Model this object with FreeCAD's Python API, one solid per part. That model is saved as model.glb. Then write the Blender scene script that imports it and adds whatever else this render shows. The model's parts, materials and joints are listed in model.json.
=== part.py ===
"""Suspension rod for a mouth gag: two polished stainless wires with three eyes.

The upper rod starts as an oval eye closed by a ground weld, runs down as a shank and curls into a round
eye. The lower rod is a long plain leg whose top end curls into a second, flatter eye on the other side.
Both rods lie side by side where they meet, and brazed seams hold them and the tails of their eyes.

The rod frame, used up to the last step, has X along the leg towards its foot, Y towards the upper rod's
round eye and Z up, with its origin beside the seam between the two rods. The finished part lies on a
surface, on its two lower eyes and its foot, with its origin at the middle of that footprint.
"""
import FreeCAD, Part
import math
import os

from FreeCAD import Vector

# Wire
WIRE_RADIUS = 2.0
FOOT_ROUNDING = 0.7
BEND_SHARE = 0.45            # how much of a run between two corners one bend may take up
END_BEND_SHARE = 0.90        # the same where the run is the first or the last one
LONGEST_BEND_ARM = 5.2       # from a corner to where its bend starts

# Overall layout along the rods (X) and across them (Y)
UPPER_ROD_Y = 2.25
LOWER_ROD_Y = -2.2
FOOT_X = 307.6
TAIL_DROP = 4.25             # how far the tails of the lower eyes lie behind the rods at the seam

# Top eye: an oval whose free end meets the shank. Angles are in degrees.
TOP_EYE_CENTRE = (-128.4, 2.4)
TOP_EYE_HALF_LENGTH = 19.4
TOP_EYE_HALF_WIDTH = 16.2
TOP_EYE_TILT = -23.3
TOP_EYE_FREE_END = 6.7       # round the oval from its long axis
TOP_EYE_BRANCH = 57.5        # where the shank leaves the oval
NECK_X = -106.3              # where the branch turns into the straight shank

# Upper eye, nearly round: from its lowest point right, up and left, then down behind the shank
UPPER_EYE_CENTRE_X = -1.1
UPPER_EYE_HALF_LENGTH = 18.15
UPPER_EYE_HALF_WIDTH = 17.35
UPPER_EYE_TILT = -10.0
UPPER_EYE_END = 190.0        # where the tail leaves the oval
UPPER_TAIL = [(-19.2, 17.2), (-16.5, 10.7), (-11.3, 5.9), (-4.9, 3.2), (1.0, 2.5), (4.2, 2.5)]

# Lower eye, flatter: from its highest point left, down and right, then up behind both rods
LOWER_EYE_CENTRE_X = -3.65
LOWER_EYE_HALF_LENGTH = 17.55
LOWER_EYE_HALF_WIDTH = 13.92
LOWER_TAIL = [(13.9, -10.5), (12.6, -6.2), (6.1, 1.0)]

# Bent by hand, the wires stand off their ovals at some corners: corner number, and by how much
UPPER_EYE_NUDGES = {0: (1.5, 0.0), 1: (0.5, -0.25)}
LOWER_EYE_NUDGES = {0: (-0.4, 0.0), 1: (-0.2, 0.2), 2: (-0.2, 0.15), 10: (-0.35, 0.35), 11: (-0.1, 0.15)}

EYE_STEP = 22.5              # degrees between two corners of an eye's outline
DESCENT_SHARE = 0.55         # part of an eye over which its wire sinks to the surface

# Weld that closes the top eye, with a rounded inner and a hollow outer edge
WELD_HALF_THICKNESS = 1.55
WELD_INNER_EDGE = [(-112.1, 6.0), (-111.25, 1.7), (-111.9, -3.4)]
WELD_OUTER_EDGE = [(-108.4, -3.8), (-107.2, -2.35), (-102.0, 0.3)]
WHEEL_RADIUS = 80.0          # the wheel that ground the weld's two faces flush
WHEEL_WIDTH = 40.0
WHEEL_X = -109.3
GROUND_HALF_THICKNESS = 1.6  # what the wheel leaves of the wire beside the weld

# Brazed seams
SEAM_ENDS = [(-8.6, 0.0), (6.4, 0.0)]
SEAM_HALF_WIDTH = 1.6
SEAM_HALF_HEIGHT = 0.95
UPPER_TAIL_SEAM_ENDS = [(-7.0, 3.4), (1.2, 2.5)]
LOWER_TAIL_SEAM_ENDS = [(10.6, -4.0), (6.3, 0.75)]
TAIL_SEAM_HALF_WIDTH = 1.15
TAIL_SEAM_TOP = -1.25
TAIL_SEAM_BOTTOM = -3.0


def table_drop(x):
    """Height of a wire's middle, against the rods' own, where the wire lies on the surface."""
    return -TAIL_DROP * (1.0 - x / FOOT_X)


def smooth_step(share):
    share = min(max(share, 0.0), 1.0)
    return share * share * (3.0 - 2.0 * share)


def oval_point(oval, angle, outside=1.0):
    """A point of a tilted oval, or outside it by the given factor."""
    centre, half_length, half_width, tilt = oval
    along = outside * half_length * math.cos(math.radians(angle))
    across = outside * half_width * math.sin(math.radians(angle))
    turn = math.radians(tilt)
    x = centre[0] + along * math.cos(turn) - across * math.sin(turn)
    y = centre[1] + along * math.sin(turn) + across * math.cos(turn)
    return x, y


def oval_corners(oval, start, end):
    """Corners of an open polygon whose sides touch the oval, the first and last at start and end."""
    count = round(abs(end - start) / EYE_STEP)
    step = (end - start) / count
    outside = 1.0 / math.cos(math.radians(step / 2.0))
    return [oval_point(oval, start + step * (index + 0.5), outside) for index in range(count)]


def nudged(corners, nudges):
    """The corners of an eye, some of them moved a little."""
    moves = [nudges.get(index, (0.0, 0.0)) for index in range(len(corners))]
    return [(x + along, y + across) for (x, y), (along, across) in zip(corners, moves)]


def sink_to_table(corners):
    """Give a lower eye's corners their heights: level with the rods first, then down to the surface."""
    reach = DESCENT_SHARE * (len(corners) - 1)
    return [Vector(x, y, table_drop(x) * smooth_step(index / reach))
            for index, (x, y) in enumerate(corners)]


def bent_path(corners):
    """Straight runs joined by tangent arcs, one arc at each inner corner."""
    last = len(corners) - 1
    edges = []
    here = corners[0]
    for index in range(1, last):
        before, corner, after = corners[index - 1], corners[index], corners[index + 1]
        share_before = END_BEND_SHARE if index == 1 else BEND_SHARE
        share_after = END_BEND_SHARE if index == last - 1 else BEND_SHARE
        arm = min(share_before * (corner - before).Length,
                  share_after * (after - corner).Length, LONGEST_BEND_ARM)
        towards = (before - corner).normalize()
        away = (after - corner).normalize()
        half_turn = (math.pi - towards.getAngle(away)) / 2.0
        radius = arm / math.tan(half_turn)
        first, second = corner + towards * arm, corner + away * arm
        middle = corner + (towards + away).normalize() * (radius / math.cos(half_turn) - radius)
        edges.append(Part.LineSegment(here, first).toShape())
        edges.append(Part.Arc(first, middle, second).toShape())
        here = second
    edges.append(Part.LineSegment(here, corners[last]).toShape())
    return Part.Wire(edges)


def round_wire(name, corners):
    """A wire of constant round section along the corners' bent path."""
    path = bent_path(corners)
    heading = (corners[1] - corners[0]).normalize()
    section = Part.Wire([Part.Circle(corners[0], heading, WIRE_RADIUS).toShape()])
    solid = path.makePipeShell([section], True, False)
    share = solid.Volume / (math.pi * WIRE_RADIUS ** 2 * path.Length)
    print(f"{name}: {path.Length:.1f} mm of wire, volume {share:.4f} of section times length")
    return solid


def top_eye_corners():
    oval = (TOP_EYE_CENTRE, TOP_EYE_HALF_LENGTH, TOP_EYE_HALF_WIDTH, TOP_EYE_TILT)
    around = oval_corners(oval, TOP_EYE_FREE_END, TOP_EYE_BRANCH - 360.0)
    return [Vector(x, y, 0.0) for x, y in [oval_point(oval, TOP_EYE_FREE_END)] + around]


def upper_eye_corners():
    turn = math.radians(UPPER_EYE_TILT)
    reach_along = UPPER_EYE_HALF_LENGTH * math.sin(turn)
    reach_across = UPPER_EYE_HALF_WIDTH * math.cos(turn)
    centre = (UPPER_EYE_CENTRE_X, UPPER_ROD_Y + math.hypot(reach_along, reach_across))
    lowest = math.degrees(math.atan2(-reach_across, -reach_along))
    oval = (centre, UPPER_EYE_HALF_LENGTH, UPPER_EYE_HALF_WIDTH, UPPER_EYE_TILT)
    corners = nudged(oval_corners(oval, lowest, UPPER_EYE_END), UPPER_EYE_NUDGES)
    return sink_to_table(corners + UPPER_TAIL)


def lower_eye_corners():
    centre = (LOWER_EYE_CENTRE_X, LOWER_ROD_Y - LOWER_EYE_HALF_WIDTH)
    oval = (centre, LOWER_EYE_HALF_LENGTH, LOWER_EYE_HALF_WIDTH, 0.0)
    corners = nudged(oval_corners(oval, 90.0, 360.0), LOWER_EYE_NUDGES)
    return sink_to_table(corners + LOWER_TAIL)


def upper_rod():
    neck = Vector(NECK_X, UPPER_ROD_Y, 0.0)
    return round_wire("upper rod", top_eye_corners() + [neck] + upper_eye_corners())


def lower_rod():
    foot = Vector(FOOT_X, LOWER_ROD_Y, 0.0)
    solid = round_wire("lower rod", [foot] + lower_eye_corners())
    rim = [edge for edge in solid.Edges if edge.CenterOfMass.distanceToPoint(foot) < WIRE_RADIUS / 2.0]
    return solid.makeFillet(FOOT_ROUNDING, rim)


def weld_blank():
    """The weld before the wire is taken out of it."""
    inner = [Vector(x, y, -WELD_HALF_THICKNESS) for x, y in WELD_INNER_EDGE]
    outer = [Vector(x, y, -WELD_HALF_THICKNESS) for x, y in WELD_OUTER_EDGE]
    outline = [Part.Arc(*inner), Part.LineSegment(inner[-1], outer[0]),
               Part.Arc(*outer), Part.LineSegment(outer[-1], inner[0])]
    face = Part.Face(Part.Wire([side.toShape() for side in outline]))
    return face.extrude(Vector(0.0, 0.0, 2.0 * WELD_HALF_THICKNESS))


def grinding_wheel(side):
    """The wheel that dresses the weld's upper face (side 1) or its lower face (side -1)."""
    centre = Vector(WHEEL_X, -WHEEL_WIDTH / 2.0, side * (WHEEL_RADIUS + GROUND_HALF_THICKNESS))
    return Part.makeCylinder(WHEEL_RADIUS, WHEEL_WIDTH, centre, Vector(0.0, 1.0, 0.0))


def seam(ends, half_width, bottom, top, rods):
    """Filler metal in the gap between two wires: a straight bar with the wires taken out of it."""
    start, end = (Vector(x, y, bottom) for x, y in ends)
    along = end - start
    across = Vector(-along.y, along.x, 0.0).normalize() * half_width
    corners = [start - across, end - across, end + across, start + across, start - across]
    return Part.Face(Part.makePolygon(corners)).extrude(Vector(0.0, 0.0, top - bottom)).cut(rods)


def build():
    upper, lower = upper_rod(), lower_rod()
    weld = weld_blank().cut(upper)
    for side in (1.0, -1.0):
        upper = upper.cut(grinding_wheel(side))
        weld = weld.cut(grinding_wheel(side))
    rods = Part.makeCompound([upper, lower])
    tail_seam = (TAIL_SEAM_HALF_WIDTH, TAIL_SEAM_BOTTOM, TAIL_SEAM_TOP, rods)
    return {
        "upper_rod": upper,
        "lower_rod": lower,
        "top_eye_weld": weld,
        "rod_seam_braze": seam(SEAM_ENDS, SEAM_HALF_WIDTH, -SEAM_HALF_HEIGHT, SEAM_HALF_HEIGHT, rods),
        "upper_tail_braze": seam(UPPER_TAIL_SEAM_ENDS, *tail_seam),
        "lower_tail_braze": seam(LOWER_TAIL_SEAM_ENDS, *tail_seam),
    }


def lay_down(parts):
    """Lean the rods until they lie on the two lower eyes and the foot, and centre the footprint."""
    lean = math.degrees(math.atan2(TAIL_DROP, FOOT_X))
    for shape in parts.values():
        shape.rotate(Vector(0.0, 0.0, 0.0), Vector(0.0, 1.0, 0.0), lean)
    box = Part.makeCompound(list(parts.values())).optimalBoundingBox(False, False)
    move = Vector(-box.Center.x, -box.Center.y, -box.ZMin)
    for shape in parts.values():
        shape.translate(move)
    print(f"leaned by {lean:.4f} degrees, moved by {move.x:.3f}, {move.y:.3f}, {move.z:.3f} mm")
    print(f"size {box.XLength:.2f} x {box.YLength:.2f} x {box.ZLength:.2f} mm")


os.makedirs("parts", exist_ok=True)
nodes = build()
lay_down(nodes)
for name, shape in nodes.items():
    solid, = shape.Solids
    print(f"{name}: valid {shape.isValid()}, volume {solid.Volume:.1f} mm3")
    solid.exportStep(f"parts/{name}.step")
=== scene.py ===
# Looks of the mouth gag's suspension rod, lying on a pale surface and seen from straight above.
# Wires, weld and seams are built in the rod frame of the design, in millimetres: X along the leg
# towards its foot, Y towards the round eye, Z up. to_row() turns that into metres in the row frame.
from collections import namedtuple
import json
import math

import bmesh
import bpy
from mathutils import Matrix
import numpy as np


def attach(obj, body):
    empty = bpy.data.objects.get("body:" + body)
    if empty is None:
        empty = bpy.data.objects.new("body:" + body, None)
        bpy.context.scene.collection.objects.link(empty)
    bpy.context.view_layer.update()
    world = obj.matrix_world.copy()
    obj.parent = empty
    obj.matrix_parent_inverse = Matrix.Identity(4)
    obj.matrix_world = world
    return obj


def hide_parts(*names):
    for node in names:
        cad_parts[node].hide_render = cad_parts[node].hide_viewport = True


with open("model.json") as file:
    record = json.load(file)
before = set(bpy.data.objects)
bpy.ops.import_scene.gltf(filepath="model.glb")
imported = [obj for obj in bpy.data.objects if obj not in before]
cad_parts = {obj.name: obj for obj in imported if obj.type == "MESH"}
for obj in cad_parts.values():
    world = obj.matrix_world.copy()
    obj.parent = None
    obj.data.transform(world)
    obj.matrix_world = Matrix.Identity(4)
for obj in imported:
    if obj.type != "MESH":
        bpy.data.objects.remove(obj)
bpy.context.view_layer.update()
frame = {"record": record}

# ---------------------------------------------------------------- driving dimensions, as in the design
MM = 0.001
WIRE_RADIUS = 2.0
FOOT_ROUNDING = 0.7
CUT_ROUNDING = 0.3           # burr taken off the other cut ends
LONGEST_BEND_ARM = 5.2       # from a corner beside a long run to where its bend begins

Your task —
Repeat exactly the lines running from the one with "for name, shape" through the one with "obj.matrix_world = Matrix.Identity(4)", both included.

Solution for this problem —
for name, shape in nodes.items():
    solid, = shape.Solids
    print(f"{name}: valid {shape.isValid()}, volume {solid.Volume:.1f} mm3")
    solid.exportStep(f"parts/{name}.step")
=== scene.py ===
# Looks of the mouth gag's suspension rod, lying on a pale surface and seen from straight above.
# Wires, weld and seams are built in the rod frame of the design, in millimetres: X along the leg
# towards its foot, Y towards the round eye, Z up. to_row() turns that into metres in the row frame.
from collections import namedtuple
import json
import math

import bmesh
import bpy
from mathutils import Matrix
import numpy as np


def attach(obj, body):
    empty = bpy.data.objects.get("body:" + body)
    if empty is None:
        empty = bpy.data.objects.new("body:" + body, None)
        bpy.context.scene.collection.objects.link(empty)
    bpy.context.view_layer.update()
    world = obj.matrix_world.copy()
    obj.parent = empty
    obj.matrix_parent_inverse = Matrix.Identity(4)
    obj.matrix_world = world
    return obj


def hide_parts(*names):
    for node in names:
        cad_parts[node].hide_render = cad_parts[node].hide_viewport = True


with open("model.json") as file:
    record = json.load(file)
before = set(bpy.data.objects)
bpy.ops.import_scene.gltf(filepath="model.glb")
imported = [obj for obj in bpy.data.objects if obj not in before]
cad_parts = {obj.name: obj for obj in imported if obj.type == "MESH"}
for obj in cad_parts.values():
    world = obj.matrix_world.copy()
    obj.parent = None
    obj.data.transform(world)
    obj.matrix_world = Matrix.Identity(4)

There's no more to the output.